Pick out the lines below with "scene" and list them.

_ _ _ _

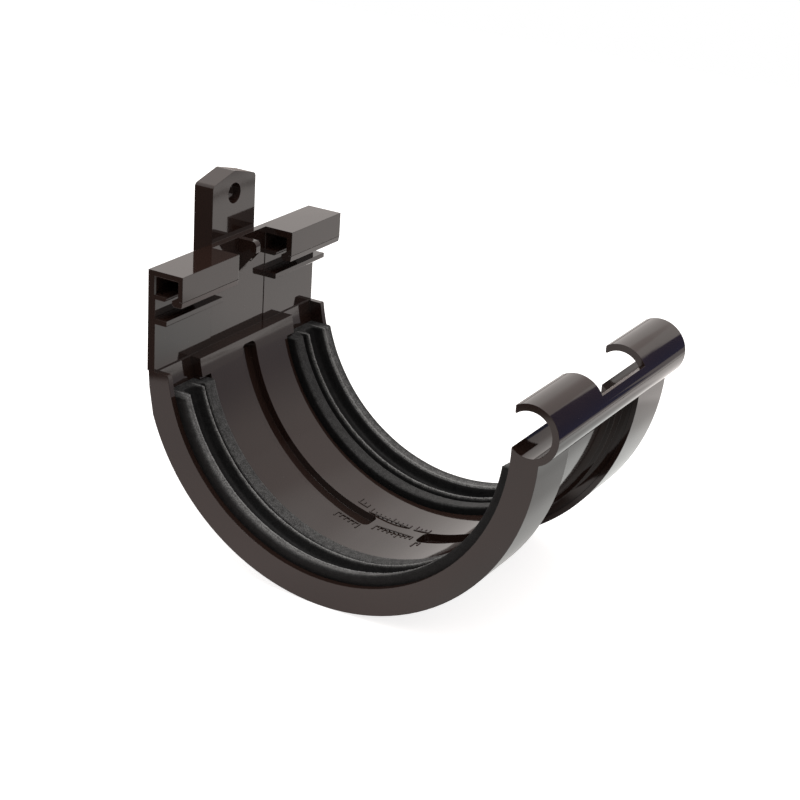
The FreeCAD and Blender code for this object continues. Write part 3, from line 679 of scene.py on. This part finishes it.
def build_world():
    """The room as a painted sphere, from the direction of each ray."""
    world = bpy.data.worlds.new("studio")
    bpy.context.scene.world = world
    world.use_nodes = True
    tree = world.node_tree
    tree.nodes.clear()
    ray = node(tree, "ShaderNodeTexCoord").outputs["Generated"]
    turned = node(tree, "ShaderNodeMapping", "wall to azimuth 0", vector_type="VECTOR",
                  inputs={"Vector": ray, "Rotation": (0.0, 0.0, math.radians(WALL_MIDDLE))})
    x, y, z = node(tree, "ShaderNodeSeparateXYZ", inputs={0: turned.outputs[0]}).outputs
    azimuth = maths(tree, "DEGREES", maths(tree, "ARCTAN2", y, x))
    by_wall = maths(tree, "ADD", azimuth, ramp(tree, z, *WALL_LEAN, "LINEAR"))
    by_blue = maths(tree, "ADD", azimuth, ramp(tree, z, *BLUE_LEAN, "LINEAR"))

    far_room = over(tree, ramp(tree, z, *FAR_ROOM_BRIGHTENS), FAR_ROOM_LOW, FAR_ROOM_HIGH)
    look = over(tree, between(tree, azimuth, FAR_ROOM_FROM, FAR_ROOM_TO), UNLIT, far_room)
    blue = times(tree, ramp(tree, by_blue, *BLUE_FROM), ramp(tree, by_wall, *BLUE_TO))
    look = over(tree, blue, look, BLUE_BLACK)
    wall = times(tree, ramp(tree, by_wall, *WALL_FROM), ramp(tree, azimuth, *WALL_TO))
    look = over(tree, wall, look, WALL_WHITE)
    horizon = between(tree, z, HORIZON_LOW, HORIZON_HIGH)
    dark_line = times(tree, horizon, ramp(tree, azimuth, *HORIZON_FROM, 0.0, HORIZON_DEPTH))
    look = over(tree, dark_line, look, UNLIT)
    ceiling = over(tree, ramp(tree, azimuth, *CEILING_BRIGHTENS), CEILING, LAMP_WHITE)
    look = over(tree, ramp(tree, z, *CEILING_FROM), look, ceiling)
    look = over(tree, ramp(tree, z, *LAMP_FROM), look, LAMP_WHITE)

    room = node(tree, "ShaderNodeBackground", "room light", inputs={"Color": look, "Strength": 1.0})
    white = node(tree, "ShaderNodeBackground", "seen by the camera",
                 inputs={"Color": (1, 1, 1, 1), "Strength": 1.0})
    path = node(tree, "ShaderNodeLightPath").outputs["Is Camera Ray"]
    mix = node(tree, "ShaderNodeMixShader", inputs={0: path, 1: room.outputs[0], 2: white.outputs[0]})
    node(tree, "ShaderNodeOutputWorld", inputs={"Surface": mix.outputs[0]})
    return world


world = build_world()
print("world nodes:", len(world.node_tree.nodes))

# %% [markdown]
# ## Studio: the table
#
# The union stands on white paper.  What the camera sees of it is white with
# a soft shadow.  What the gloss sees is painted in fields, some lighter and
# some darker.  The paper ends in a slanting edge on the near side and in a
# straight one to the front, apart from a lane that leads away from the
# camera, and two sheets of it meet in a dark joint.  Those edges give the
# moulding its crisp light and dark fields.

# %% Table
TABLE_Z = -0.0681
TABLE_BACK_LEFT, TABLE_FRONT_RIGHT = -0.75, 0.30
SHADOW_MIDDLE = (-0.02, 0.02, TABLE_Z)
SHADOW_REACH, SHADOW_DEPTH = 0.09, 0.66
# colour of the painted shadow under the two rings
UNDER_RINGS_SHADOW = (0.012, 0.010, 0.010, 1)
CONTACT_X, CONTACT_Y, CONTACT_DEPTH = (0.034, 0.020), (0.036, 0.026), 0.9
PAPER, PAPER_LIFT = (0.62, 0.62, 0.62, 1), 0.80
TABLE_NEAR = (1.03, 0.92, 0.89, 1)
TABLE_LIT, LIT_FROM = (1.17, 1.05, 1.01, 1), (-0.12, 0.02)
TABLE_NEUTRAL, NEUTRAL_FROM = (1.10, 1.11, 1.08, 1), (0.020, 0.040)
TABLE_BACK, BACK_FROM = (1.42, 1.34, 1.29, 1), (-0.09, -0.165)
TABLE_FAR, FAR_FROM = (0.36, 0.31, 0.29, 1), (-0.34, -0.42)
TABLE_FRONT, FRONT_FROM = (0.56, 0.52, 0.52, 1), (0.150, 0.175)
STRIP_FROM, STRIP_TO, STRIP_FADE = (0.066, 0.086), (0.122, 0.106), (-0.160, -0.145, 0.0, 0.30)
JOINT_FROM, JOINT_TO, JOINT_DEPTH = (0.140, 0.142), (0.147, 0.145), 0.8
SLANT, SLANT_END, FRONT_END = -0.45, (0.228, 0.222), (0.196, 0.184)
LANE_SLOPE, LANE_OFFSET = 0.85, 0.07
LANE_LEFT, LANE_RIGHT = (-0.060, -0.045), (0.045, 0.030)
LANE_FROM, LANE_END = (-0.270, -0.290), (0.75, 0.45)


def build_table():
    """A sheet of paper; only the camera sees it white."""
    low, high = TABLE_BACK_LEFT, TABLE_FRONT_RIGHT
    corners = [(low, low, TABLE_Z), (high, low, TABLE_Z), (high, high, TABLE_Z), (low, high, TABLE_Z)]
    mesh = bpy.data.meshes.new("studio_floor")
    mesh.from_pydata(corners, [], [(0, 1, 2, 3)])
    floor = bpy.data.objects.new("studio_floor", mesh)
    bpy.context.scene.collection.objects.link(floor)
    paper = bpy.data.materials.new("white_paper")
    paper.use_nodes = True
    tree = paper.node_tree
    tree.nodes.clear()
    place = node(tree, "ShaderNodeTexCoord").outputs["Object"]
    spot = node(tree, "ShaderNodeSeparateXYZ", inputs={0: place}).outputs
    x, y = spot["X"], spot["Y"]

    # How far the paper reaches: two edges, and the lane beyond the front one.
    slant = maths(tree, "MULTIPLY_ADD", y, SLANT, x)
    inside = times(tree, ramp(tree, slant, *SLANT_END), ramp(tree, y, *FRONT_END))
    across = maths(tree, "ADD", maths(tree, "MULTIPLY_ADD", x, LANE_SLOPE, y), LANE_OFFSET)
    lane = times(tree, between(tree, across, LANE_LEFT, LANE_RIGHT), ramp(tree, x, *LANE_FROM))
    inside = maths(tree, "MAXIMUM", inside, times(tree, lane, ramp(tree, y, *LANE_END)))

    # Its light and dark fields, each over the ones before.
    look = over(tree, ramp(tree, y, *LIT_FROM), TABLE_NEAR, TABLE_LIT)
    look = over(tree, ramp(tree, y, *NEUTRAL_FROM), look, TABLE_NEUTRAL)
    look = over(tree, ramp(tree, x, *BACK_FROM), look, TABLE_BACK)
    look = over(tree, ramp(tree, x, *FAR_FROM), look, TABLE_FAR)
    strip = times(tree, between(tree, y, STRIP_FROM, STRIP_TO), ramp(tree, x, *STRIP_FADE))
    look = over(tree, strip, look, UNLIT)
    look = over(tree, ramp(tree, y, *FRONT_FROM), look, TABLE_FRONT)
    look = over(tree, times(tree, between(tree, y, JOINT_FROM, JOINT_TO), JOINT_DEPTH), look, UNLIT)

    # The union's own painted shadow, and the painted shadow under its two rings.
    middle = node(tree, "ShaderNodeVectorMath", operation="DISTANCE",
                  inputs={0: place, 1: SHADOW_MIDDLE})
    shade = ramp(tree, middle.outputs["Value"], 0.0, SHADOW_REACH, SHADOW_DEPTH, 0.0, "LINEAR")
    look = over(tree, shade, look, UNLIT)
    under_rings_shadow_mask = times(tree, ramp(tree, maths(tree, "ABSOLUTE", x), *CONTACT_X),
                  ramp(tree, maths(tree, "ABSOLUTE", y), *CONTACT_Y))
    look = over(tree, times(tree, under_rings_shadow_mask, CONTACT_DEPTH), look, UNDER_RINGS_SHADOW)
    glow = node(tree, "ShaderNodeEmission", "seen by the gloss", inputs={"Color": look, "Strength": 1.0})
    clear = node(tree, "ShaderNodeBsdfTransparent")
    table = node(tree, "ShaderNodeMixShader",
                 inputs={0: inside, 1: clear.outputs[0], 2: glow.outputs[0]})

    flat = node(tree, "ShaderNodeBsdfDiffuse", inputs={"Color": PAPER})
    lift = node(tree, "ShaderNodeEmission", "paper white", inputs={"Strength": PAPER_LIFT})
    seen = node(tree, "ShaderNodeAddShader", inputs={0: flat.outputs[0], 1: lift.outputs[0]})
    path = node(tree, "ShaderNodeLightPath").outputs["Is Camera Ray"]
    mix = node(tree, "ShaderNodeMixShader", inputs={0: path, 1: table.outputs[0], 2: seen.outputs[0]})
    node(tree, "ShaderNodeOutputMaterial", inputs={"Surface": mix.outputs[0]})
    mesh.materials.append(paper)
    return floor


floor = build_table()
print("table at", TABLE_Z, "m")

# %% [markdown]
# ## Studio: one soft lamp
#
# Most light comes from the room itself.  One broad lamp above adds the soft
# shadow on the paper.  A point lamp would draw hard shadows that the
# photograph doesn't have.


# %% Lamp
def area_lamp(name, where, size, power):
    """Square area lamp that looks at the origin."""
    data = bpy.data.lights.new(name, "AREA")
    data.shape = "RECTANGLE"
    data.size = size
    data.size_y = size
    data.energy = power
    lamp = bpy.data.objects.new(name, data)
    bpy.context.scene.collection.objects.link(lamp)
    aim = (-Vector(where)).to_track_quat("-Z", "Y")
    lamp.matrix_world = Matrix.Translation(where) @ aim.to_matrix().to_4x4()
    return lamp


soft_top = area_lamp("soft_top", where=(0.15, 0.25, 1.2), size=0.5, power=3.0)
print("lamp:", soft_top.name, soft_top.data.energy, "W")

# %% [markdown]
# ## Camera
#
# The camera was found by fitting the edges that the photograph shows to the
# same edges of the model: two angles, a small roll, the aim, the distance
# and the focal length in pixels of a picture 800 wide.

# %% Camera
YAW, PITCH_DOWN, ROLL = -2.6305, 0.3926, 0.0663
AIM_RIGHT, AIM_UP, AWAY = -2.289, -13.3776, 588.685
FOCAL_PX, PICTURE_PX, SENSOR = 1903.04, 800.0, 36.0


def build_camera():
    """Camera at -AWAY along its line of sight, moved by the aim, rolled by ROLL."""
    level_part = math.cos(PITCH_DOWN)
    sight = Vector((math.cos(YAW) * level_part, math.sin(YAW) * level_part, -math.sin(PITCH_DOWN)))
    level = sight.cross(Vector((0, 0, 1))).normalized()
    upright = level.cross(sight)
    right = math.cos(ROLL) * level + math.sin(ROLL) * upright
    up = -math.sin(ROLL) * level + math.cos(ROLL) * upright
    spot = (-sight * AWAY + right * AIM_RIGHT + up * AIM_UP) * MM
    data = bpy.data.cameras.new("photo_camera")
    data.sensor_width = SENSOR
    data.lens = FOCAL_PX / PICTURE_PX * SENSOR
    data.clip_start = 0.01
    cam = bpy.data.objects.new("photo_camera", data)
    bpy.context.scene.collection.objects.link(cam)
    cam.matrix_world = Matrix.Translation(spot) @ Matrix((right, up, -sight)).transposed().to_4x4()
    bpy.context.scene.camera = cam
    return cam


camera = build_camera()
camera_place = [round(v, 4) for v in camera.matrix_world.translation]
print("camera at", camera_place, "lens", round(camera.data.lens, 2))

# %% [markdown]
# ## Picture
#
# The Standard view shows colours as they are written.

# %% Picture settings
bpy.context.scene.view_settings.view_transform = "Standard"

_ _ _ _

Response to this exercise:
The FreeCAD and Blender code for this object continues. Write part 3, from line 679 of scene.py on. This part finishes it.
    bpy.context.scene.world = world
    bpy.context.scene.collection.objects.link(floor)
    bpy.context.scene.collection.objects.link(lamp)
    bpy.context.scene.collection.objects.link(cam)
    bpy.context.scene.camera = cam
bpy.context.scene.view_settings.view_transform = "Standard"